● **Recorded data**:
▬▬▬▬▬▬

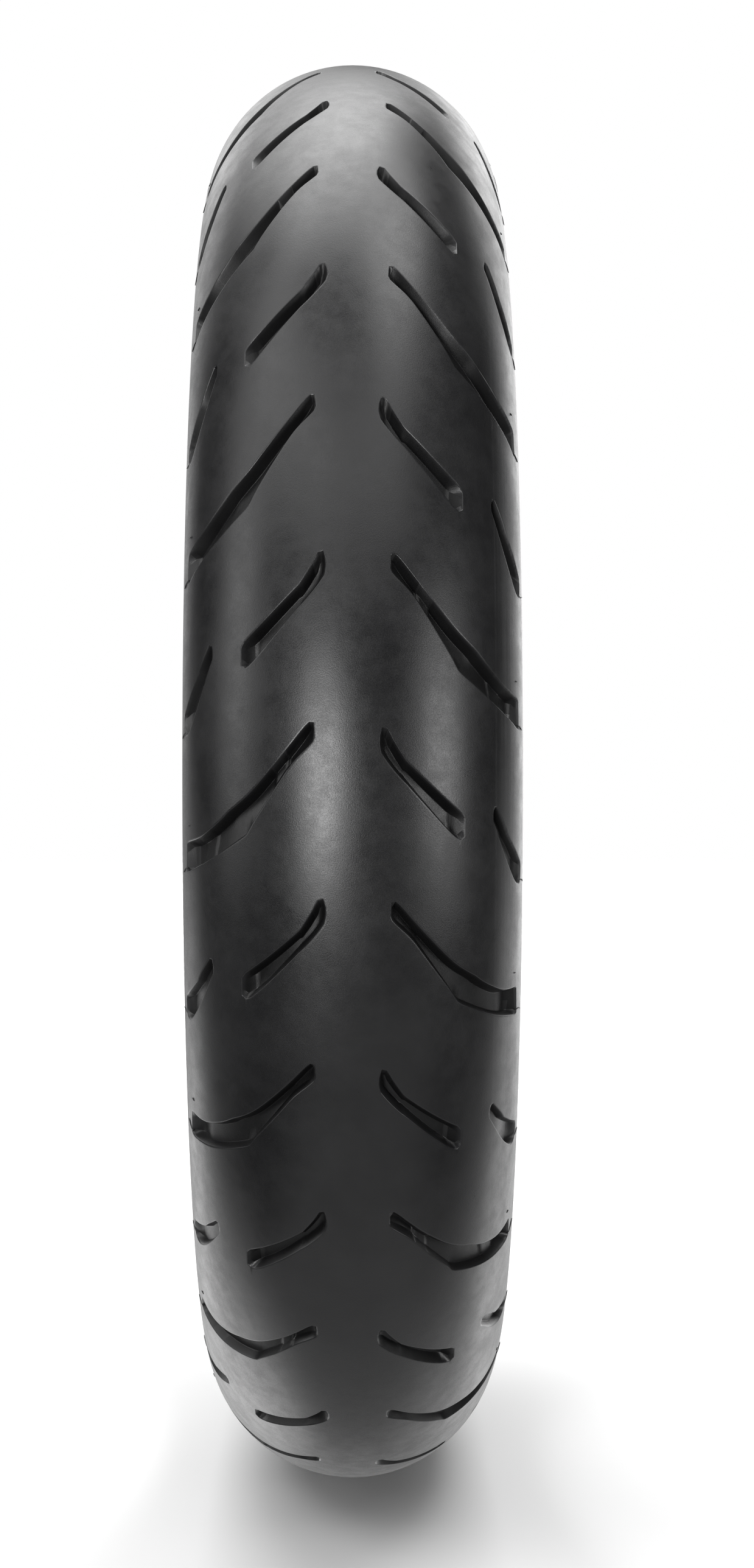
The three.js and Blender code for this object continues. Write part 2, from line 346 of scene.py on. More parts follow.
def slants(line, shares, crossing):
    """How many times longer each crossing is than the straight way across from a line."""
    after = along(line, np.minimum(shares + SLANT_SAMPLE, 1))
    tangent = after - along(line, np.maximum(shares - SLANT_SAMPLE, 0))
    turned = np.abs(tangent[:, 0] * crossing[:, 1] - tangent[:, 1] * crossing[:, 0])
    size = np.linalg.norm(tangent, axis=1) * np.linalg.norm(crossing, axis=1)
    return np.clip(size / np.maximum(turned, 1e-9), 1, MOST_SLANT)


def wall_share(distance, foot):
    """How much of the groove's depth a wall has reached at a distance in from its edge."""
    return np.interp(distance, LIP_AT + [foot], LIP_SHARE + [1.0])


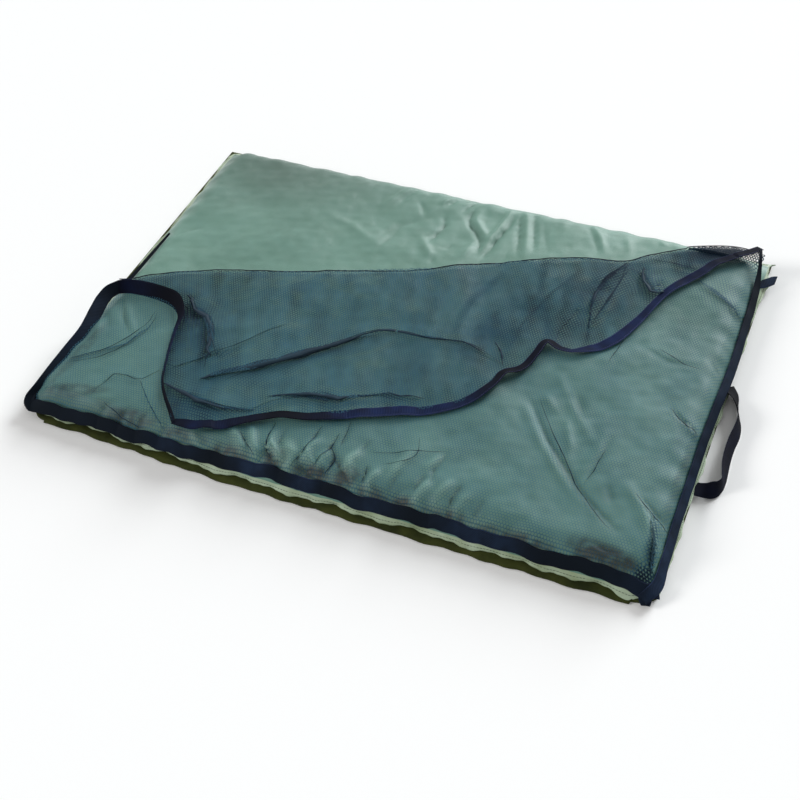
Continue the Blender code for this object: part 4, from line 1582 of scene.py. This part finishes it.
# Carry handle: the middle of the webbing in millimetres and how upright it stands, 0 to 1
handle_table = (
    (500, 60, 7.2, 0.1),
    (509, 50, 8.8, 0.3),
    (518, 32, 12, 0.66),
    (527, 10, 13.4, 0.86),
    (533.5, -10, 13.6, 0.8),
    (534.5, -30, 13.2, 0.7),
    (532.5, -55, 13.2, 0.68),
    (532.5, -80, 13.2, 0.68),
    (534.5, -104, 13.4, 0.7),
    (537, -122, 13.6, 0.78),
    (537.5, -136, 13.6, 0.86),
    (532.5, -145.5, 13, 0.72),
    (524, -149, 10.5, 0.3),
    (512, -150, 7.8, 0.06),
    (500, -150, 6.8, 0),
)
webbing_half, webbing_half_thickness, webbing_clearance = 0.0124, 0.0008, 0.0009


def add_handle():
    fine = curve_points(handle_table, 260)
    path = fine[:, :3] / 1000
    across = sideways(path, fine[:, 3] * math.pi / 2) * webbing_half
    lowest = (path - np.abs(across))[:, 2]
    path[:, 2] += np.maximum(webbing_clearance - lowest, 0)
    # Painted shade: the webbing's share of painted light falls to a quarter where it reaches past y = 0
    # toward the far side
    face = 0.25 + 0.75 * step(-path[:, 1], 0.0, 0.03)
    made = strip("webbing_handle", path, across, webbing, webbing_half_thickness, face)
    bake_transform(made)
    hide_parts("handle_right")


add_handle()


# Light, world and floor
def add_light(name, way, wide, strength, colour):
    """An even light from afar. way points to it and wide is its width in degrees."""
    data = bpy.data.lights.new(name, "SUN")
    data.angle = math.radians(wide)
    data.energy = strength
    data.color = colour
    made = bpy.data.objects.new(name, data)
    bpy.context.scene.collection.objects.link(made)
    made.location = way
    made.rotation_euler = (-Vector(way)).to_track_quat("-Z", "Y").to_euler()


add_light("window", (1.3, 3.1, 1.9), 20, 1.75, (0.95, 0.985, 1.0))
add_light("low_window", (0.6, 3.0, 0.95), 18, 1.60, (0.95, 0.985, 1.0))
add_light("side", (-2.0, -1.1, 1.2), 20, 1.35, (1.0, 0.985, 0.96))


def light_world():
    """A white world that lights the mat less than it shows behind it."""
    world = bpy.data.worlds.new("studio")
    bpy.context.scene.world = world
    studio = Shading(world)
    background = studio.nodes["Background"].inputs
    studio.give(background["Color"], (1, 1, 1))
    studio.give(background["Strength"], studio.math("MULTIPLY_ADD", studio.seen(), 0.62, 0.38))


def white_floor():
    made = Shading(bpy.data.materials.new("white_floor"))
    colour = made.mix(made.seen(), (0.8, 0.8, 0.8), (1.0, 1.0, 1.0))
    return made.finish(Base_Color=colour, Roughness=0.9, Specular_IOR_Level=0.1)


light_world()
floor_corners = [(-9, -9, 0), (9, -9, 0), (9, 9, 0), (-9, 9, 0)]
floor = mesh_of("floor", floor_corners, [[(0, 1, 2, 3)]], white_floor())

bpy.context.scene.view_settings.view_transform = "Standard"

bpy.context.view_layer.update()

▬▬▬▬▬▬

● **REQUIREMENT**: Reproduce every record, matching each line exactly.

● **FINAL ANSWER**:
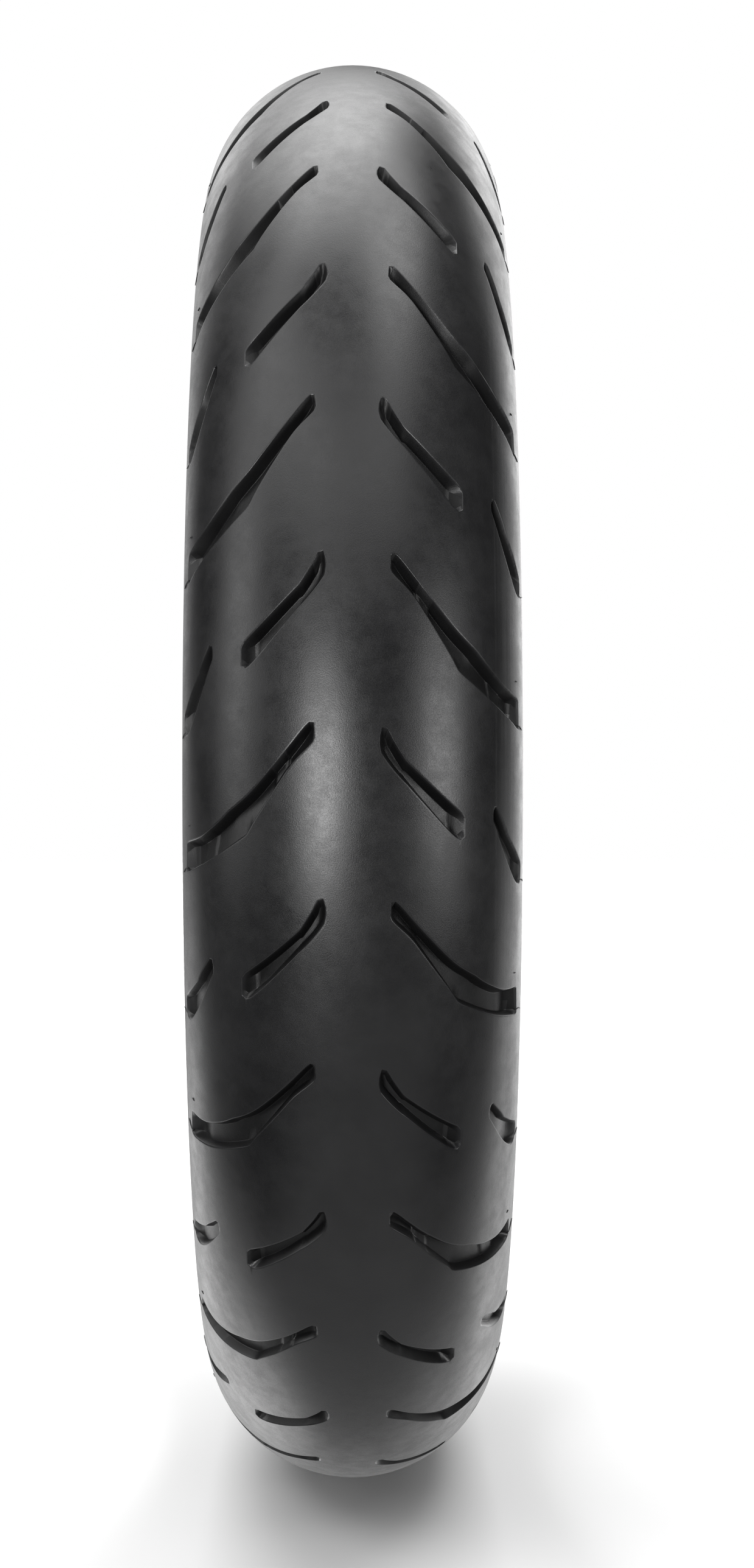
The three.js and Blender code for this object continues. Write part 2, from line 346 of scene.py on. More parts follow.
def slants(line, shares, crossing):
    """How many times longer each crossing is than the straight way across from a line."""
    after = along(line, np.minimum(shares + SLANT_SAMPLE, 1))
    tangent = after - along(line, np.maximum(shares - SLANT_SAMPLE, 0))
    turned = np.abs(tangent[:, 0] * crossing[:, 1] - tangent[:, 1] * crossing[:, 0])
    size = np.linalg.norm(tangent, axis=1) * np.linalg.norm(crossing, axis=1)
    return np.clip(size / np.maximum(turned, 1e-9), 1, MOST_SLANT)


def wall_share(distance, foot):
    """How much of the groove's depth a wall has reached at a distance in from its edge."""
    return np.interp(distance, LIP_AT + [foot], LIP_SHARE + [1.0])


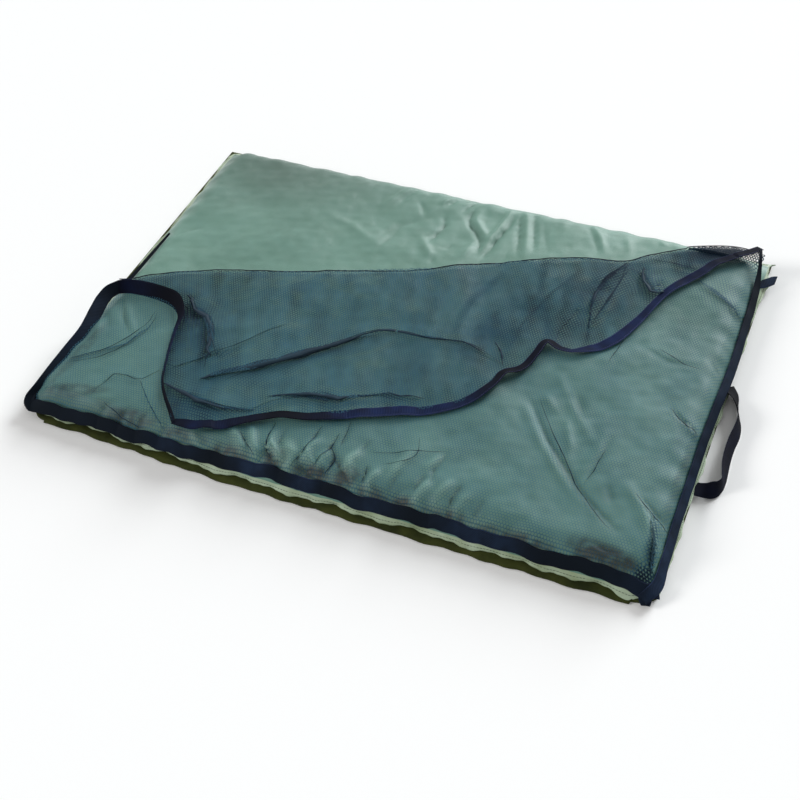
Continue the Blender code for this object: part 4, from line 1582 of scene.py. This part finishes it.
# Carry handle: the middle of the webbing in millimetres and how upright it stands, 0 to 1
handle_table = (
    (500, 60, 7.2, 0.1),
    (509, 50, 8.8, 0.3),
    (518, 32, 12, 0.66),
    (527, 10, 13.4, 0.86),
    (533.5, -10, 13.6, 0.8),
    (534.5, -30, 13.2, 0.7),
    (532.5, -55, 13.2, 0.68),
    (532.5, -80, 13.2, 0.68),
    (534.5, -104, 13.4, 0.7),
    (537, -122, 13.6, 0.78),
    (537.5, -136, 13.6, 0.86),
    (532.5, -145.5, 13, 0.72),
    (524, -149, 10.5, 0.3),
    (512, -150, 7.8, 0.06),
    (500, -150, 6.8, 0),
)
webbing_half, webbing_half_thickness, webbing_clearance = 0.0124, 0.0008, 0.0009


def add_handle():
    fine = curve_points(handle_table, 260)
    path = fine[:, :3] / 1000
    across = sideways(path, fine[:, 3] * math.pi / 2) * webbing_half
    lowest = (path - np.abs(across))[:, 2]
    path[:, 2] += np.maximum(webbing_clearance - lowest, 0)
    # Painted shade: the webbing's share of painted light falls to a quarter where it reaches past y = 0
    # toward the far side
    face = 0.25 + 0.75 * step(-path[:, 1], 0.0, 0.03)
    made = strip("webbing_handle", path, across, webbing, webbing_half_thickness, face)
    bake_transform(made)
    hide_parts("handle_right")


add_handle()


# Light, world and floor
def add_light(name, way, wide, strength, colour):
    """An even light from afar. way points to it and wide is its width in degrees."""
    data = bpy.data.lights.new(name, "SUN")
    data.angle = math.radians(wide)
    data.energy = strength
    data.color = colour
    made = bpy.data.objects.new(name, data)
    bpy.context.scene.collection.objects.link(made)
    made.location = way
    made.rotation_euler = (-Vector(way)).to_track_quat("-Z", "Y").to_euler()


add_light("window", (1.3, 3.1, 1.9), 20, 1.75, (0.95, 0.985, 1.0))
add_light("low_window", (0.6, 3.0, 0.95), 18, 1.60, (0.95, 0.985, 1.0))
add_light("side", (-2.0, -1.1, 1.2), 20, 1.35, (1.0, 0.985, 0.96))


def light_world():
    """A white world that lights the mat less than it shows behind it."""
    world = bpy.data.worlds.new("studio")
    bpy.context.scene.world = world
    studio = Shading(world)
    background = studio.nodes["Background"].inputs
    studio.give(background["Color"], (1, 1, 1))
    studio.give(background["Strength"], studio.math("MULTIPLY_ADD", studio.seen(), 0.62, 0.38))


def white_floor():
    made = Shading(bpy.data.materials.new("white_floor"))
    colour = made.mix(made.seen(), (0.8, 0.8, 0.8), (1.0, 1.0, 1.0))
    return made.finish(Base_Color=colour, Roughness=0.9, Specular_IOR_Level=0.1)


light_world()
floor_corners = [(-9, -9, 0), (9, -9, 0), (9, 9, 0), (-9, 9, 0)]
floor = mesh_of("floor", floor_corners, [[(0, 1, 2, 3)]], white_floor())

bpy.context.scene.view_settings.view_transform = "Standard"

bpy.context.view_layer.update()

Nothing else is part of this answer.